═════ Data block ═════

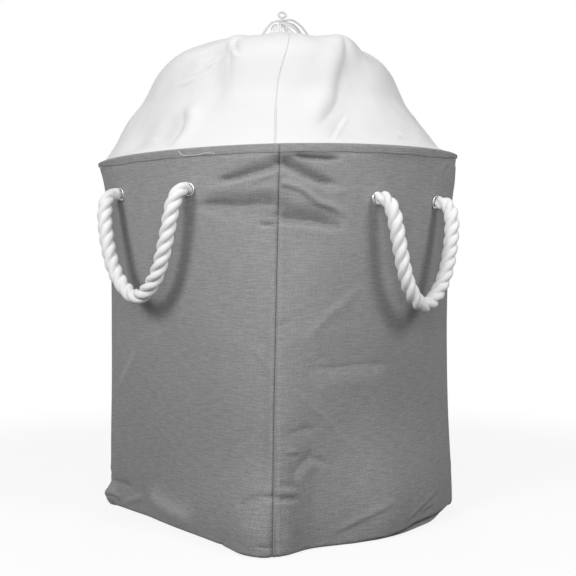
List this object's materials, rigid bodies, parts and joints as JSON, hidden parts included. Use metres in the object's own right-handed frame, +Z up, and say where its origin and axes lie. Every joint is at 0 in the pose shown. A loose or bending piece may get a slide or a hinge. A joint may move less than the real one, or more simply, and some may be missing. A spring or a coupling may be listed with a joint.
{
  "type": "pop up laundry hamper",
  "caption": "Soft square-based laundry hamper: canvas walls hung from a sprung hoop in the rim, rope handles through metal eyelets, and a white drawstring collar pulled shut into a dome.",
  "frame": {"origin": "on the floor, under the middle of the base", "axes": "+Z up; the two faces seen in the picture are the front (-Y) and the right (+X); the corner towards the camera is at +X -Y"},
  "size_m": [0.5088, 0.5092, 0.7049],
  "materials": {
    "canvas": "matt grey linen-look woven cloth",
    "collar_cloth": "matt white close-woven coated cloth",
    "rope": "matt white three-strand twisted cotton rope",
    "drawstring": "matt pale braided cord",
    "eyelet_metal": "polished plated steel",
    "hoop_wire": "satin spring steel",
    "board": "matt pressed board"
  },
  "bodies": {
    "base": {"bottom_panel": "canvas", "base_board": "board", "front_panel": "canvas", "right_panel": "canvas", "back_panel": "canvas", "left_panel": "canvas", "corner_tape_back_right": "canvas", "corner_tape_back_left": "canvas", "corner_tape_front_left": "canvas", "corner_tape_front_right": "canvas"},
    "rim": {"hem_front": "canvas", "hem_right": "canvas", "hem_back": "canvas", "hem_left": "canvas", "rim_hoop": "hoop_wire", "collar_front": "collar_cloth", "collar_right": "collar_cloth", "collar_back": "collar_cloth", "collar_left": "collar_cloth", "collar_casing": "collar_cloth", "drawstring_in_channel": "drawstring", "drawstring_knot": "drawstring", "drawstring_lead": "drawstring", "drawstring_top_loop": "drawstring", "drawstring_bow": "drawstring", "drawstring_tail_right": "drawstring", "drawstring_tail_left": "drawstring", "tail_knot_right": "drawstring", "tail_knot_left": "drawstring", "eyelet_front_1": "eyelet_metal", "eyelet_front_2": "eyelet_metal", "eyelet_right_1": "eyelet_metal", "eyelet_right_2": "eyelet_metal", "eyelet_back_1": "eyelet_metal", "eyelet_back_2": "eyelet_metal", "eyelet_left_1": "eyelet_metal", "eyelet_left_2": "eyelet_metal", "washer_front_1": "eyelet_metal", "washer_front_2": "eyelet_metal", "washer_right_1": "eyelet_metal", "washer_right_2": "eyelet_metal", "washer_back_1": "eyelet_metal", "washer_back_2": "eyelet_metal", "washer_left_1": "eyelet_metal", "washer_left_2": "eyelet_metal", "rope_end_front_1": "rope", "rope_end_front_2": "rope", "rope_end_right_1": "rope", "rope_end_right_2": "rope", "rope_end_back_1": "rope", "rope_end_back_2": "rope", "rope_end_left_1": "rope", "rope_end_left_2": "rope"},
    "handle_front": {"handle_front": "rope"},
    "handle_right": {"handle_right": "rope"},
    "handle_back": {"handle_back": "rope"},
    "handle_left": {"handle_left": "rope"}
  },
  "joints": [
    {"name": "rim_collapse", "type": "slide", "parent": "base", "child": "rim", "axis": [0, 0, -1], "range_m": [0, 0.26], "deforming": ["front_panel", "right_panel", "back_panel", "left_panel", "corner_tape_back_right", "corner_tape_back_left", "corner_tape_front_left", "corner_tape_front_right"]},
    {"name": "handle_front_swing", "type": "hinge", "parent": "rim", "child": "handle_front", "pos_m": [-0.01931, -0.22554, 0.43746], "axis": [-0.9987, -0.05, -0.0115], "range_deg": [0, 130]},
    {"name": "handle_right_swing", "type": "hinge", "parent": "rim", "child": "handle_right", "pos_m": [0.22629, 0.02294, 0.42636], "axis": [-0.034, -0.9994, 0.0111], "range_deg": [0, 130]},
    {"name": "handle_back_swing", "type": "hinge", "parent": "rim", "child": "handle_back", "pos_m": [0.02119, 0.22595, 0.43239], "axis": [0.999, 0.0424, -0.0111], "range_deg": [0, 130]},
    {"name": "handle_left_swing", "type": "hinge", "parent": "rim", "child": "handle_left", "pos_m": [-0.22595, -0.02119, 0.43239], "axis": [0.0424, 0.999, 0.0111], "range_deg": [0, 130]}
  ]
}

═════

■ Problem details: All of the data must be returned exactly.

■ Answer to this problem:
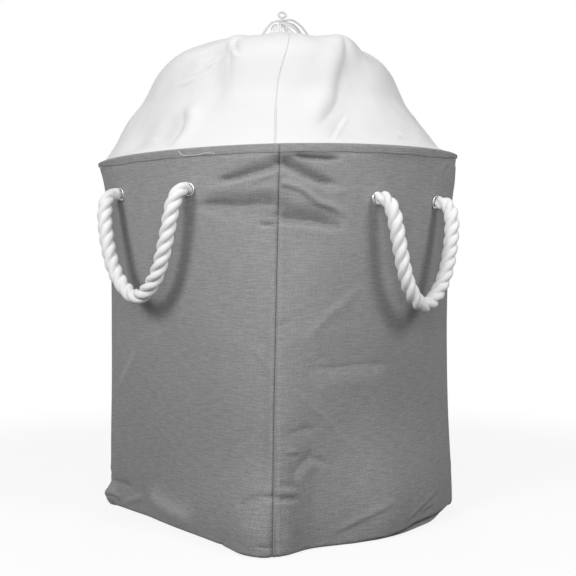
List this object's materials, rigid bodies, parts and joints as JSON, hidden parts included. Use metres in the object's own right-handed frame, +Z up, and say where its origin and axes lie. Every joint is at 0 in the pose shown. A loose or bending piece may get a slide or a hinge. A joint may move less than the real one, or more simply, and some may be missing. A spring or a coupling may be listed with a joint.
{
  "type": "pop up laundry hamper",
  "caption": "Soft square-based laundry hamper: canvas walls hung from a sprung hoop in the rim, rope handles through metal eyelets, and a white drawstring collar pulled shut into a dome.",
  "frame": {"origin": "on the floor, under the middle of the base", "axes": "+Z up; the two faces seen in the picture are the front (-Y) and the right (+X); the corner towards the camera is at +X -Y"},
  "size_m": [0.5088, 0.5092, 0.7049],
  "materials": {
    "canvas": "matt grey linen-look woven cloth",
    "collar_cloth": "matt white close-woven coated cloth",
    "rope": "matt white three-strand twisted cotton rope",
    "drawstring": "matt pale braided cord",
    "eyelet_metal": "polished plated steel",
    "hoop_wire": "satin spring steel",
    "board": "matt pressed board"
  },
  "bodies": {
    "base": {"bottom_panel": "canvas", "base_board": "board", "front_panel": "canvas", "right_panel": "canvas", "back_panel": "canvas", "left_panel": "canvas", "corner_tape_back_right": "canvas", "corner_tape_back_left": "canvas", "corner_tape_front_left": "canvas", "corner_tape_front_right": "canvas"},
    "rim": {"hem_front": "canvas", "hem_right": "canvas", "hem_back": "canvas", "hem_left": "canvas", "rim_hoop": "hoop_wire", "collar_front": "collar_cloth", "collar_right": "collar_cloth", "collar_back": "collar_cloth", "collar_left": "collar_cloth", "collar_casing": "collar_cloth", "drawstring_in_channel": "drawstring", "drawstring_knot": "drawstring", "drawstring_lead": "drawstring", "drawstring_top_loop": "drawstring", "drawstring_bow": "drawstring", "drawstring_tail_right": "drawstring", "drawstring_tail_left": "drawstring", "tail_knot_right": "drawstring", "tail_knot_left": "drawstring", "eyelet_front_1": "eyelet_metal", "eyelet_front_2": "eyelet_metal", "eyelet_right_1": "eyelet_metal", "eyelet_right_2": "eyelet_metal", "eyelet_back_1": "eyelet_metal", "eyelet_back_2": "eyelet_metal", "eyelet_left_1": "eyelet_metal", "eyelet_left_2": "eyelet_metal", "washer_front_1": "eyelet_metal", "washer_front_2": "eyelet_metal", "washer_right_1": "eyelet_metal", "washer_right_2": "eyelet_metal", "washer_back_1": "eyelet_metal", "washer_back_2": "eyelet_metal", "washer_left_1": "eyelet_metal", "washer_left_2": "eyelet_metal", "rope_end_front_1": "rope", "rope_end_front_2": "rope", "rope_end_right_1": "rope", "rope_end_right_2": "rope", "rope_end_back_1": "rope", "rope_end_back_2": "rope", "rope_end_left_1": "rope", "rope_end_left_2": "rope"},
    "handle_front": {"handle_front": "rope"},
    "handle_right": {"handle_right": "rope"},
    "handle_back": {"handle_back": "rope"},
    "handle_left": {"handle_left": "rope"}
  },
  "joints": [
    {"name": "rim_collapse", "type": "slide", "parent": "base", "child": "rim", "axis": [0, 0, -1], "range_m": [0, 0.26], "deforming": ["front_panel", "right_panel", "back_panel", "left_panel", "corner_tape_back_right", "corner_tape_back_left", "corner_tape_front_left", "corner_tape_front_right"]},
    {"name": "handle_front_swing", "type": "hinge", "parent": "rim", "child": "handle_front", "pos_m": [-0.01931, -0.22554, 0.43746], "axis": [-0.9987, -0.05, -0.0115], "range_deg": [0, 130]},
    {"name": "handle_right_swing", "type": "hinge", "parent": "rim", "child": "handle_right", "pos_m": [0.22629, 0.02294, 0.42636], "axis": [-0.034, -0.9994, 0.0111], "range_deg": [0, 130]},
    {"name": "handle_back_swing", "type": "hinge", "parent": "rim", "child": "handle_back", "pos_m": [0.02119, 0.22595, 0.43239], "axis": [0.999, 0.0424, -0.0111], "range_deg": [0, 130]},
    {"name": "handle_left_swing", "type": "hinge", "parent": "rim", "child": "handle_left", "pos_m": [-0.22595, -0.02119, 0.43239], "axis": [0.0424, 0.999, 0.0111], "range_deg": [0, 130]}
  ]
}